__GIVEN DATA__:
● ● ● ● ● ● ●
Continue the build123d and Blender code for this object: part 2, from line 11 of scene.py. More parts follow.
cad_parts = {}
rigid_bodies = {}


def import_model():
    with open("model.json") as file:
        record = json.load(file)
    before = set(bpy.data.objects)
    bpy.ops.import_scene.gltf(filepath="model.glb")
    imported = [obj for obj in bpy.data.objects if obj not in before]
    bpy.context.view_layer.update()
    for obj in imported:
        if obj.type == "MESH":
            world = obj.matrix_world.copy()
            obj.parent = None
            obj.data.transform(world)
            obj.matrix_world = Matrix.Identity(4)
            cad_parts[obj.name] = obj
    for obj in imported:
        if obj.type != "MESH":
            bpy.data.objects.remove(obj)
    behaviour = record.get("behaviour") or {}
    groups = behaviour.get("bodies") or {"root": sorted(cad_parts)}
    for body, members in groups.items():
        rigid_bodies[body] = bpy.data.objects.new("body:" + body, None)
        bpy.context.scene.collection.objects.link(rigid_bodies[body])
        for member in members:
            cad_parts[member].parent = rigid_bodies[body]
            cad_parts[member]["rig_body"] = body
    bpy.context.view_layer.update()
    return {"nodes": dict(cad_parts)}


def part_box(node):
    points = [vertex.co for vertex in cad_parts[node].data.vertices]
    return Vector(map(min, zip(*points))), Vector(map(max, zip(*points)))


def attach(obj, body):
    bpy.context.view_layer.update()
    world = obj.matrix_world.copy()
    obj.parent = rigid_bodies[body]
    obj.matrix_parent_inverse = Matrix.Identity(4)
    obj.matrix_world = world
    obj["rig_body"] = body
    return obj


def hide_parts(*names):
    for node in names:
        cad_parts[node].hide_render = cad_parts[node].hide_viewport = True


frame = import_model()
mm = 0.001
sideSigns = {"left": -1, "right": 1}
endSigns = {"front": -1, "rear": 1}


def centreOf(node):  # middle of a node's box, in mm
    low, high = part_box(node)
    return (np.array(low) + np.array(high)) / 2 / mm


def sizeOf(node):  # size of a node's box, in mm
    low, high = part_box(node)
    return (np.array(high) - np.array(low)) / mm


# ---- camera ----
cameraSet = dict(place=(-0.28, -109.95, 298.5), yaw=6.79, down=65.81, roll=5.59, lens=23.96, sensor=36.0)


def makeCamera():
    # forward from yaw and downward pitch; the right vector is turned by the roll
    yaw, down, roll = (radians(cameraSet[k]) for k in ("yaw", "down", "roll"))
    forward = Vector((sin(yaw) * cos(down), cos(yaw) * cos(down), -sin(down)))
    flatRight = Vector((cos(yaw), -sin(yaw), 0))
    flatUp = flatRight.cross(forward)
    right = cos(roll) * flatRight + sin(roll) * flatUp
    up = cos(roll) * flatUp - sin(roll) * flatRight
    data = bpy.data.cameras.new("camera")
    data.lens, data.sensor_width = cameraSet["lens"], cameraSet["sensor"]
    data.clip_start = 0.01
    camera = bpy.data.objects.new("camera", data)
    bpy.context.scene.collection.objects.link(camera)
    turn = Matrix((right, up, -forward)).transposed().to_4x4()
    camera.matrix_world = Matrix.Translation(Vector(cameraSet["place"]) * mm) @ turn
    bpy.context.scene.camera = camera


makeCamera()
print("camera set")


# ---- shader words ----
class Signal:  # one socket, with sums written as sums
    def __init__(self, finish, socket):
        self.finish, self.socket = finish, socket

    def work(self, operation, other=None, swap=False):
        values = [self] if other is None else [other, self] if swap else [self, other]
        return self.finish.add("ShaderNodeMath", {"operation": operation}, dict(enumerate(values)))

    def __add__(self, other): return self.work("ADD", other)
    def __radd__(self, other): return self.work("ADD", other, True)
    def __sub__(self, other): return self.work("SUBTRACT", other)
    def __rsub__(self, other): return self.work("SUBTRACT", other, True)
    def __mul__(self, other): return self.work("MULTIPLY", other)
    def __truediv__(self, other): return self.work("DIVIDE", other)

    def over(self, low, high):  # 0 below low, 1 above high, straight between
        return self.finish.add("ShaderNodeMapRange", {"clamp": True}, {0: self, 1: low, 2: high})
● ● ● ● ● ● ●
__GIVEN EXERCISE__: Reproduce exactly the lines from the line with "obj.parent = None" to the line with "roll=5.59, lens=23.96, sensor=36.0)", both end lines included.

__CORRECT RESPONSE__:
            obj.parent = None
            obj.data.transform(world)
            obj.matrix_world = Matrix.Identity(4)
            cad_parts[obj.name] = obj
    for obj in imported:
        if obj.type != "MESH":
            bpy.data.objects.remove(obj)
    behaviour = record.get("behaviour") or {}
    groups = behaviour.get("bodies") or {"root": sorted(cad_parts)}
    for body, members in groups.items():
        rigid_bodies[body] = bpy.data.objects.new("body:" + body, None)
        bpy.context.scene.collection.objects.link(rigid_bodies[body])
        for member in members:
            cad_parts[member].parent = rigid_bodies[body]
            cad_parts[member]["rig_body"] = body
    bpy.context.view_layer.update()
    return {"nodes": dict(cad_parts)}


def part_box(node):
    points = [vertex.co for vertex in cad_parts[node].data.vertices]
    return Vector(map(min, zip(*points))), Vector(map(max, zip(*points)))


def attach(obj, body):
    bpy.context.view_layer.update()
    world = obj.matrix_world.copy()
    obj.parent = rigid_bodies[body]
    obj.matrix_parent_inverse = Matrix.Identity(4)
    obj.matrix_world = world
    obj["rig_body"] = body
    return obj


def hide_parts(*names):
    for node in names:
        cad_parts[node].hide_render = cad_parts[node].hide_viewport = True


frame = import_model()
mm = 0.001
sideSigns = {"left": -1, "right": 1}
endSigns = {"front": -1, "rear": 1}


def centreOf(node):  # middle of a node's box, in mm
    low, high = part_box(node)
    return (np.array(low) + np.array(high)) / 2 / mm


def sizeOf(node):  # size of a node's box, in mm
    low, high = part_box(node)
    return (np.array(high) - np.array(low)) / mm


# ---- camera ----
cameraSet = dict(place=(-0.28, -109.95, 298.5), yaw=6.79, down=65.81, roll=5.59, lens=23.96, sensor=36.0)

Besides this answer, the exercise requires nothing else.